Once you know the costs, it’s important for food trucks to factor in their own unique variables to the standard menu price point equation. Be sure that your meals, whatever they may be, give you wiggle room to support you in the long-term.

Revenue:

The day-to-day grind on the streets is essential to building brand visibility within your local communities, but private events and bookings—such as food festivals, graduation parties, and even weddings—are other lucrative opportunities to diversify your revenue streams. And don’t forget about having a solution for order ahead, pick-up, and delivery.

The ability to physically move your business proves to be a food truck’s greatest asset or its most formidable weakness, depending on how you use it. Regardless of how often you relocate, make sure that your customers are fully aware of where you plan to set up shop for the day.

To find catering and event opportunities in our area, start with Roaming Hunger.

4. Where Can I Buy a Food Truck?

When it comes to sourcing a food truck, you have three options:

Each option comes with benefits and costs. Buying a used food truck, for example, comes with the risk of unknown problems with the engine and the kitchen. Building a new food truck will come with a lot less risk, but it will be more expensive. Renting is also an option, but often supplies are limited and the monthly costs can be high.

A great place to start your search for your new mobile business is a reputable online site that offers food trucks, carts, and trailers for sale. Sites like Roaming Hunger’s Marketplace provide detailed information on the types of equipment that are included in a sale, such as food storage, sanitation stations, and extra perks like air conditioning.

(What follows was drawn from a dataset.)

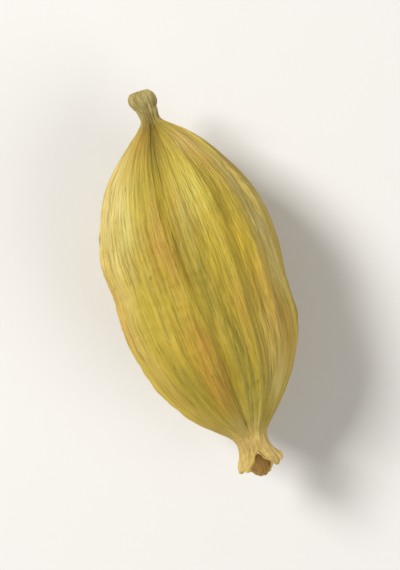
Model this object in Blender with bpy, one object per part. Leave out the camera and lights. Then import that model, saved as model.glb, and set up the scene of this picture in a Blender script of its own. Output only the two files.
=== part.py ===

5. Do I Have a Business Plan?

Before you invest too much time and money into any part of your food truck business, you need to ask yourself: do I have a strategy for sustaining this business in the long-term? And what is my plan to get there?

Business planning provides the perfect opportunity to step away from the day-to-day grind and see the larger, encompassing strategy you’ll need to turn your food truck into an entire fleet.

The plan and model by which you run your food truck will include the objectives that you believe will drive the most future value and potential. Include your ideal customer, employee efficiency, partnership opportunities, and efforts to continue establishing your personal brand within the communities you serve.

In order to make these objectives effective, however, it’s important that each bullet point in your plan is linked to a meaningful goal. Use the SMART goals philosophy to create objectives that are specific, measurable, achievable, relevant, and constrained to a designated time period. Even if you don’t hit these goals the first time around, these SMART constraints will give you valuable insights into how to improve for your next business planning sprint.

6. What Makes Me Different From the Competition?

In most circumstances, a potential customer looking to grab a quick bite has a wide range of options to choose from. What will make them wait in line at your window instead of choosing a sit-down restaurant or a nearby lunch cafe?

If you’re feeling overwhelmed by the competitive nature that is the restaurant industry, it’s essential to remember that there are a number of tangible benefits that make food trucks a more worthy venture than the average restaurant, and these advantages are the key to leading the pack in your local food scene.

Where restaurants are cemented to a single location, you can experiment with different streets, parking areas, and seasonal events. Similarly, a sit-down spot is limited to advertising outside of its store-front or with an external, paid campaign.

Food trucks are their own advertising, and your visibility is limited in only the places you visit. Finally, as you expand your brand to include additional trucks, recognize that proportionally lower costs to open a food truck (versus an entire restaurant) make new food trucks a much smaller risk. This allows food truck owners to make much bolder choices that can result in a higher payout.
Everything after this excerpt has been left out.